Most of the Iraqis in Jordan have set up home in the capital Amman, where the population has doubled from one million in 2003 and where the cost of real estate has soared three-fold since 2005.

The impact is apparent in all sectors of society, not least of all in the job market, with trade unionists complaining that Iraqis are slowly pushing Jordanian workers aside. “Thousands of Iraqis work illegally, accepting lower pay than the Jordanians who are becoming unemployed,” one unionist said.

In Syria, where the price of apartments in the capital Damascus has doubled or in some places even tripled, Iraqis are accused of stoking inflation and putting a strain on infrastructure and resources.

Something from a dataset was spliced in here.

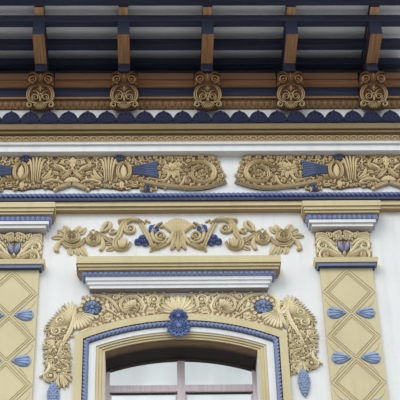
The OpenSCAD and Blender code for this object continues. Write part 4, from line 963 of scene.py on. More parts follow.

Faced with rising tensions over the presence of so many refugees, Syrian authorities in January stopped handing out three-month permits to Iraqis, replacing them with documents that allow a stay of only two weeks.

Despite assurances by Syrian officials that refugees will not be repatriated, thousands of worried Iraqis have been queuing at the UNHCR offices in recent weeks to register as bona fide refugees.

Part of the UN scheme is to resettle some 20,000 refugees in third countries in the coming year, thus alleviating some of the congestion in Syria and Jordan.

The United States, which has been roundly criticized for its lack of interest in the plight of Iraqi refugees this week pledged $18 million to the UN effort to help displaced Iraqis.

Guterres, who called the US measures “a very good start”, also said he had received “very positive” indications that further donations would come from Saudi Arabia and Kuwait.

Whether enough aid will be forthcoming from Western nations suffering donor fatigue is unclear. Whether it will arrive in time is even less certain.

Ron Redmond, a UNHCR spokesman, warned back in November already that the refugee problem was “practically beyond” the capacity of relief agencies.